▶ _Supplied material_

◆ ◆ ◆ ◆

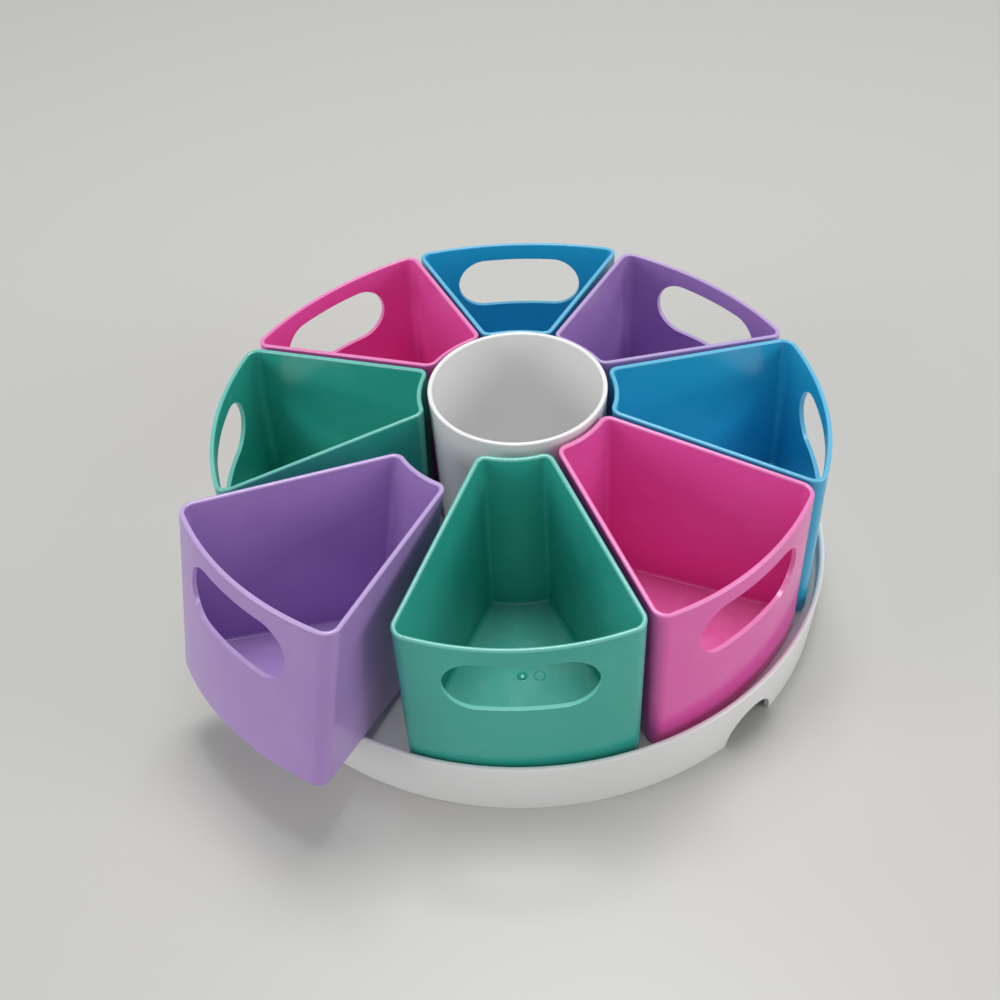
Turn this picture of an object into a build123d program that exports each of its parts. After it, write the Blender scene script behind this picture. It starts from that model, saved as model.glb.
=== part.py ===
from build123d import *

# Desk storage caddy: a round tray, a centre cup and eight wedge bins round it.
# Millimetres, +Z up. The origin is on the tray's axis, on the table that its skirt stands on.
# The front faces -Y. One bin is drawn out and leans on the tray's rim.

import os
from math import atan, degrees, radians, sin, sqrt, tan

# Tray
tray_rim_radius = 152.4       # outside of the rim, a 12 inch tray
tray_foot_radius = 150.0      # outside of the skirt on the table
tray_height = 31.7
tray_wall = 2.7
tray_inner_draft = 1.0        # degrees, inside of the rim
deck_height = 21.1            # top of the deck that the bins stand on
deck_thickness = 2.3
deck_corner_round = 1.2
rib_thickness = 1.8           # ribs under the deck
rib_depth = 7.0
hub_radius = 34.0             # ring rib under the cup
notch_width = 32.0            # finger notches in the skirt
notch_land = 1.2              # between a notch and the underside of the deck

# Cup
cup_rim_radius = 42.4
cup_height = 103.8
cup_draft = 1.7               # degrees
cup_wall = 2.2
cup_floor = 2.6
cup_floor_round = 4.0
cup_foot_round = 1.6

# Bins
tray_clearance = 3.3          # between a bin's outer wall and the tray's rim
cup_clearance = 2.1           # between a bin's inner wall and the cup's rim
bin_gap = 1.8                 # between the rims of two neighbours
bin_outer_height = 86.4       # rim above the deck, at the outer wall
bin_inner_height = 101.5      # rim above the deck, at the corners by the cup
bin_wall = 2.2
bin_floor = 2.4
bin_draft = 0.85              # degrees
bin_outer_corner = 7.0
bin_inner_corner = 5.5
bin_foot_round = 1.4
bin_floor_round = 1.6
rim_round_share = 0.42        # rounding of a rim's edges, as a share of its wall
slot_width = 67.0             # grip slot in the outer wall
slot_height = 29.4
slot_below_rim = 9.2
slot_edge_round = 0.7
nub_radius = 2.6              # gate nub on the floor
nub_height = 1.3
nub_from_axis = 94.0
mark_offset = 8.2             # round mould mark beside the nub
mark_radius = 2.9
mark_width = 0.6
mark_height = 0.3

# Stations counter-clockwise from the front. The bins stand loosely in the tray: how far each is
# out towards the rim is a share of tray_clearance, and its shift sideways and the swing of its
# ends are shares of bin_gap.
stations = (
    ("bin_front_green", 0.9, 0.0, 0.65),
    ("bin_front_right_pink", 0.0, -0.2, 0.45),
    ("bin_right_blue", 0.3, -0.55, 0.15),
    ("bin_back_right_purple", -0.25, 0.1, -0.3),
    ("bin_back_blue", 0.25, 0.5, 0.1),
    ("bin_back_left_pink", 0.2, -0.2, 0.15),
    ("bin_left_green", 0.3, -0.2, 0.0),
)
notch_stations = (1, 5)
drawn_name = "bin_front_left_purple"
drawn_out = 44.2              # how far the last bin is drawn out along its station
drawn_across = 6.4
drawn_turn = -1.0             # degrees
rest_gap = 0.3                # between the leaning bin and what carries it

bin_count = len(stations) + 1
half_station = 180.0 / bin_count
bin_outer_radius = tray_rim_radius - tray_wall - tray_clearance
bin_inner_radius = cup_rim_radius + cup_clearance
bin_middle = (bin_inner_radius + bin_outer_radius) / 2
deck_underside = deck_height - deck_thickness


def station_turn(i):
    """Turn from +X to station i, with station 0 at the front."""
    return Rot(0, 0, i * 2 * half_station - 90)


def tray():
    """Rim, deck and skirt in one turned profile, ribs under the deck, finger notches."""
    lean = (tray_rim_radius - tray_foot_radius) / tray_height
    rim_inside = tray_rim_radius - tray_wall
    skirt_inside = tray_foot_radius - tray_wall
    profile = Polygon(
        (0, deck_underside),
        (skirt_inside + lean * deck_underside, deck_underside),
        (skirt_inside, 0),
        (tray_foot_radius, 0),
        (tray_rim_radius, tray_height),
        (rim_inside, tray_height),
        (rim_inside - tan(radians(tray_inner_draft)) * (tray_height - deck_height), deck_height),
        (0, deck_height),
        align=None,
    )
    rim_top = profile.vertices().group_by(Axis.Y)[-1]
    profile = fillet(rim_top, tray_wall * rim_round_share)
    deck_corner = profile.vertices().filter_by(lambda v: abs(v.Y - deck_height) < 0.01 and v.X > 1)
    profile = fillet(deck_corner, deck_corner_round)
    body = revolve(Plane.XZ * profile, Axis.Z)

    rib_length = skirt_inside - hub_radius + tray_wall / 2
    rib_height = rib_depth + deck_thickness / 2
    under = deck_underside - rib_depth
    rise = (Align.MIN, Align.CENTER, Align.MIN)
    rib = Pos(hub_radius, 0, under) * Box(rib_length, rib_thickness, rib_height, align=rise)
    ribs = [Rot(0, 0, half_station * (2 * i + 1)) * rib for i in range(bin_count)]
    stand = (Align.CENTER, Align.CENTER, Align.MIN)
    hub = Cylinder(hub_radius + rib_thickness, rib_height, align=stand)
    hub -= Cylinder(hub_radius, rib_height, align=stand)
    body += [Pos(0, 0, under) * hub] + ribs

    arch = Plane.XZ * Ellipse(notch_width / 2, deck_underside - notch_land)
    cutter = Rot(0, 0, 90) * Pos(0, -tray_foot_radius, 0) * extrude(arch, tray_wall * 3, both=True)
    for i in notch_stations:
        body -= station_turn(i) * cutter
    return body


def cup():
    """Turned cup with a drafted wall, a rounded rim and a rounded floor corner."""
    slope = tan(radians(cup_draft))
    foot = cup_rim_radius - slope * cup_height
    profile = Polygon(
        (0, 0),
        (foot, 0),
        (cup_rim_radius, cup_height),
        (cup_rim_radius - cup_wall, cup_height),
        (foot - cup_wall + slope * cup_floor, cup_floor),
        (0, cup_floor),
        align=None,
    )
    rim = profile.vertices().group_by(Axis.Y)[-1]
    profile = fillet(rim, cup_wall * rim_round_share)
    heel = profile.vertices().filter_by(lambda v: v.Y < 0.01 and v.X > 1)
    profile = fillet(heel, cup_foot_round)
    corner = profile.vertices().filter_by(lambda v: abs(v.Y - cup_floor) < 0.01 and v.X > 1)
    profile = fillet(corner, cup_floor_round)
    return revolve(Plane.XZ * profile, Axis.Z)


def wedge_outline(inset):
    """Plan of a bin at its rim, drawn in by inset: two straight sides between two arcs."""
    reach = bin_outer_radius * 1.2
    apex = (bin_gap / 2 + inset) / sin(radians(half_station))
    spread = (reach - apex) * tan(radians(half_station))
    plan = Polygon((apex, 0), (reach, spread), (reach, -spread), align=None)
    plan &= Circle(bin_outer_radius - inset)
    plan -= Circle(bin_inner_radius + inset)
    plan = fillet(plan.vertices().filter_by(lambda v: v.X > bin_middle), bin_outer_corner - inset)
    inner = plan.vertices().sort_by(Axis.X)[:2]
    return fillet(inner, bin_inner_corner - inset)


def wedge_bin():
    """One bin at its station along +X, standing at Z 0: drafted shell, sloping rim, grip slot."""
    top = Plane.XY.offset(bin_inner_height)
    down = (0, 0, -1)
    shell = extrude(top * wedge_outline(0), bin_inner_height, dir=down, taper=bin_draft)
    depth = bin_inner_height - bin_floor
    room = extrude(top * wedge_outline(bin_wall), depth, dir=down, taper=bin_draft)
    tips = shell.bounding_box().min.X
    body = fillet(shell.faces().sort_by(Axis.Z)[0].edges(), bin_foot_round)
    body -= fillet(room.faces().sort_by(Axis.Z)[0].edges(), bin_floor_round)

    fall = atan((bin_inner_height - bin_outer_height) / (bin_outer_radius - tips))
    stock = 3 * bin_outer_radius
    rise = (Align.CENTER, Align.CENTER, Align.MIN)
    waste = Rot(0, degrees(fall), 0) * Box(stock, stock, bin_inner_height, align=rise)
    body -= Pos(tips, 0, bin_inner_height) * waste
    rim = body.faces().filter_by(lambda f: f.center().Z > bin_outer_height / 2)
    rim = rim.filter_by(lambda f: f.normal_at().Z > 0.8).sort_by(SortBy.AREA)[-1]
    body = fillet(rim.edges(), bin_wall * rim_round_share)

    slot_middle = bin_outer_height - slot_below_rim - slot_height / 2
    across = Plane.YZ.offset(bin_outer_radius - bin_wall * 5)
    slot = Pos(0, 0, slot_middle) * extrude(across * SlotOverall(slot_width, slot_height), bin_wall * 6)
    before = body.edges()
    body -= slot
    lips = (body.edges() - before).filter_by(lambda e: abs(e.center().Y) < slot_width / 2)
    body = fillet(lips, slot_edge_round)
    return body + floor_marks()


def floor_marks():
    """Gate nub in the middle of the floor and the round mould mark beside it."""
    ball = (nub_radius ** 2 + nub_height ** 2) / (2 * nub_height)
    nub = Pos(0, 0, nub_height - ball) * Sphere(ball) & Cylinder(nub_radius * 2, nub_height * 2)
    mark = Cylinder(mark_radius, mark_height * 2)
    mark -= Cylinder(mark_radius - mark_width, mark_height * 2)
    return [Pos(nub_from_axis, 0, bin_floor) * nub, Pos(nub_from_axis, mark_offset, bin_floor) * mark]


def standing(share_out, share_across, share_swing):
    """Place of a bin that stands in its station along +X with its bit of play."""
    swing = atan(share_swing * bin_gap / (bin_outer_radius - bin_middle))
    foot = Pos(bin_middle + share_out * tray_clearance, share_across * bin_gap, deck_height)
    return foot * Rot(0, 0, degrees(swing)) * Pos(-bin_middle, 0, 0)


def leaning(heel):
    """Place of the drawn-out bin: its heel on the deck, its underside on the tray's rim."""
    rim_inside = tray_rim_radius - tray_wall
    touch = rim_inside
    for _ in range(8):
        reach = (touch - drawn_out) * tan(radians(half_station)) + abs(drawn_across)
        touch = sqrt(rim_inside ** 2 - reach ** 2)
    tip = atan((tray_height - deck_height) / (touch - drawn_out - heel))
    foot = Pos(heel + drawn_out, drawn_across, deck_height + rest_gap)
    return foot * Rot(0, 0, drawn_turn) * Rot(0, -degrees(tip), 0) * Pos(-heel, 0, 0)


one_bin = wedge_bin()
underside = one_bin.faces().sort_by(Axis.Z)[0]
pieces = {"tray": tray(), "centre_cup": Pos(0, 0, deck_height) * cup()}
for i, (name, *play) in enumerate(stations):
    pieces[name] = station_turn(i) * standing(*play) * one_bin
pieces[drawn_name] = station_turn(bin_count - 1) * leaning(underside.bounding_box().min.X) * one_bin

os.makedirs("parts", exist_ok=True)
for name, piece in pieces.items():
    export_step(piece, f"parts/{name}.step")
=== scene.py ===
from math import asin, atan, cos, hypot, pi, radians, sin, sqrt, tan

import bmesh
import bpy
from mathutils import Matrix, Vector


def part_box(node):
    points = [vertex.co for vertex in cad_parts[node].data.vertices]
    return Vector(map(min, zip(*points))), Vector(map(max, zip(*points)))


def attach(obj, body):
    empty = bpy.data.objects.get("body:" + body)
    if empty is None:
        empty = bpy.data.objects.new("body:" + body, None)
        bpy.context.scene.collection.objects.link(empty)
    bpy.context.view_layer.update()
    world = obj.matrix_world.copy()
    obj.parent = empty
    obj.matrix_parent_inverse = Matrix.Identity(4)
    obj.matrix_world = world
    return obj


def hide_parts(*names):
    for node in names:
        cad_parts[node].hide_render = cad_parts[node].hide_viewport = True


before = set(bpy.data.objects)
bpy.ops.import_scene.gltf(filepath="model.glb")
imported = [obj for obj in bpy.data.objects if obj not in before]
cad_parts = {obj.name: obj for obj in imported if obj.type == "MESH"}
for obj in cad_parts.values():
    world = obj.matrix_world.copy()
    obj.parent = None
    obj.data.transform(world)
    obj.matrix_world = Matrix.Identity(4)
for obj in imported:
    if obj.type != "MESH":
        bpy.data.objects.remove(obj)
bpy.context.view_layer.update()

scene = bpy.context.scene

# Everything is in metres. The front of the caddy faces -Y and its tray stands on Z 0.

tray = {
    "rimRadius": 0.1524,
    "footRadius": 0.1500,
    "height": 0.0317,
    "wall": 0.0027,
    "innerDraft": 1.0,          # degrees
    "deck": 0.0211,             # top of the deck
    "deckThickness": 0.0023,
    "rimRound": 0.00113,
    "deckCornerRound": 0.0012,
    "footRound": 0.0005,
    "turns": 240,
    "ribs": 8,
    "ribThickness": 0.0018,
    "ribDepth": 0.0070,
    "hubRadius": 0.0340,        # inside of the ring rib
    "hubTurns": 96,
    "notchWidth": 0.0320,
    "notchLand": 0.0012,        # between a notch and the deck's underside
    "notchAngles": (-45, 135),
    "notchRound": 0.0004,
    "notchSides": 64,
    "notchReach": 3,            # of its cutter to either side of the foot's radius, in walls
}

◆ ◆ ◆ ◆

▶ _Challenge_
Using the data above, repeat exactly the lines that begin at the line with "one_bin = wedge_bin()" and end at the line with "if empty is", both ends included.

▶ _Result of this exercise_
one_bin = wedge_bin()
underside = one_bin.faces().sort_by(Axis.Z)[0]
pieces = {"tray": tray(), "centre_cup": Pos(0, 0, deck_height) * cup()}
for i, (name, *play) in enumerate(stations):
    pieces[name] = station_turn(i) * standing(*play) * one_bin
pieces[drawn_name] = station_turn(bin_count - 1) * leaning(underside.bounding_box().min.X) * one_bin

os.makedirs("parts", exist_ok=True)
for name, piece in pieces.items():
    export_step(piece, f"parts/{name}.step")
=== scene.py ===
from math import asin, atan, cos, hypot, pi, radians, sin, sqrt, tan

import bmesh
import bpy
from mathutils import Matrix, Vector


def part_box(node):
    points = [vertex.co for vertex in cad_parts[node].data.vertices]
    return Vector(map(min, zip(*points))), Vector(map(max, zip(*points)))


def attach(obj, body):
    empty = bpy.data.objects.get("body:" + body)
    if empty is None:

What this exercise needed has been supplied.